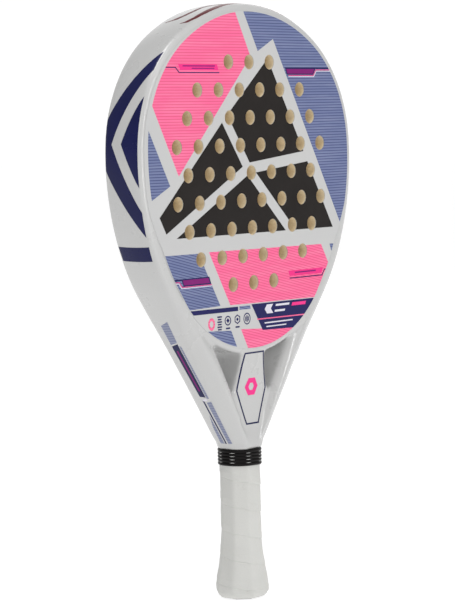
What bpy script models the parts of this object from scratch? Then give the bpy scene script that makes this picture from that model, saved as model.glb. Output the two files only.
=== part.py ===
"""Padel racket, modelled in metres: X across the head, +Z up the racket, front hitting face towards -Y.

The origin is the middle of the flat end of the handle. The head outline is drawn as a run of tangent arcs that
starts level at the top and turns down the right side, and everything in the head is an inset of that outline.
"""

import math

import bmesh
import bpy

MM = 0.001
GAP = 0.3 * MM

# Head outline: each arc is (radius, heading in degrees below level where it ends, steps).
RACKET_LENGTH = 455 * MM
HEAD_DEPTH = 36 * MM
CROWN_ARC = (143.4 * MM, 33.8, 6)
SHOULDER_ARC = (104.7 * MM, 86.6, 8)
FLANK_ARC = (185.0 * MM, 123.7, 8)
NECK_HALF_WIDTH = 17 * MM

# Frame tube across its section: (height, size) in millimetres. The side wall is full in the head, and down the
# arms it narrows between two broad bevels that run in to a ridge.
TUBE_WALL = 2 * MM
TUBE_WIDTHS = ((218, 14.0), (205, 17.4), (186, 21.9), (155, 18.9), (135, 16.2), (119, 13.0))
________
**TASK TO COMPLETE:** Only the lines from the first line of the material above through the line that contains "face towards -Y." should be quoted, each one exactly.

**RESULT OF THIS TASK:**
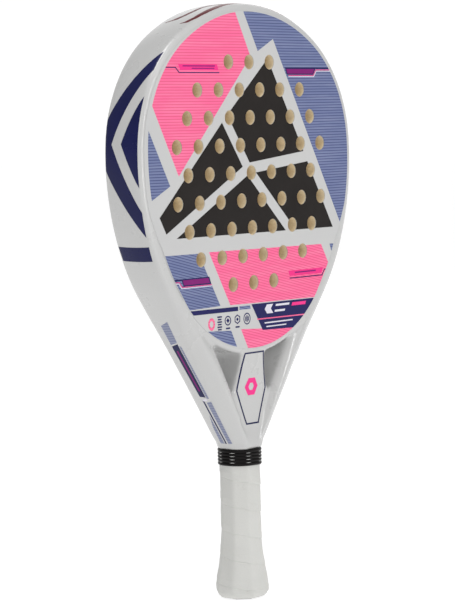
What bpy script models the parts of this object from scratch? Then give the bpy scene script that makes this picture from that model, saved as model.glb. Output the two files only.
=== part.py ===
"""Padel racket, modelled in metres: X across the head, +Z up the racket, front hitting face towards -Y.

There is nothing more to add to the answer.